I think, in order to be publishable, that the integral representations would need to lead to new evaluations of some Euler sums, though. And that's the part I'm not sure about.
Oh those are interesting set of conjectures! A quick glance at the conjectures : there is no one conjecture on $\sigma_h$ which is what the integral representation gives us
Here's a statement from that Flajolet and Salvy article: "Identities of low weight can sometimes be proved by special integral representations and functional properties of polylogarithms (de Doelder 1991)." So I guess we need to look up that de Doelder reference.
Yes. Stanford has some good access to journal articles, one thing that I might miss after leaving this place. And yes I think it should be possible to evaluate $s_a$ if we have access to $\sigma_b$'s
Could you clarify what you mean by "Does de Doelder have your integral representations?"?
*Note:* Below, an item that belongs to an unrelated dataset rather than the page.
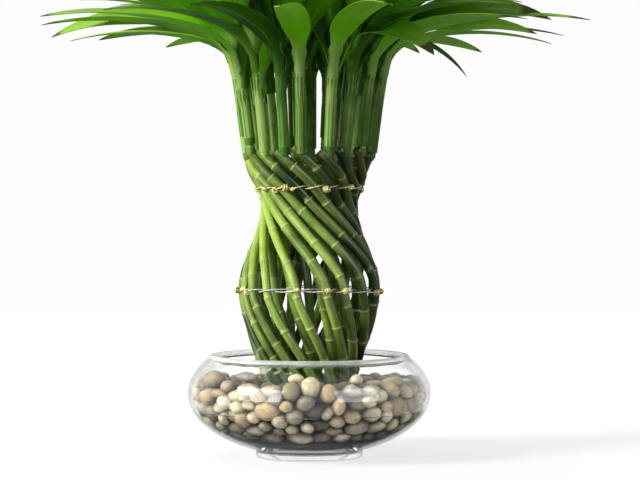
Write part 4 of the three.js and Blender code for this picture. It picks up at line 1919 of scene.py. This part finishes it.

Or we could search for other articles that build more directly off of his so that we could find out exactly what is known about integral representations for Euler sums.
I'm not seeing the term "Euler sum" in his paper yet.
And the integrals I'm seeing involve logs. So they're more like the integral $\int_0^1 \log (1 + x) \log x \log (1- x) dx$ that Chris's sister asked about initially.
Somehow these polylogs, I am unable to get my head around it. There are a lot of interesting properties, but somehow I do not seem to have a good feel/understanding about these stuff.
It is not apparently clear to me as well. I too will have to take a closer look but looks like setting $y_j = 1/x_j$ and performing some cleaning up of the formula we have
The number of integral in this is only $k$, whereas ours has $s_1 + s_2 + \cdots s_k$ integrals. Mhenni's formula for instance collapses these integrals into one for $A(p,1)$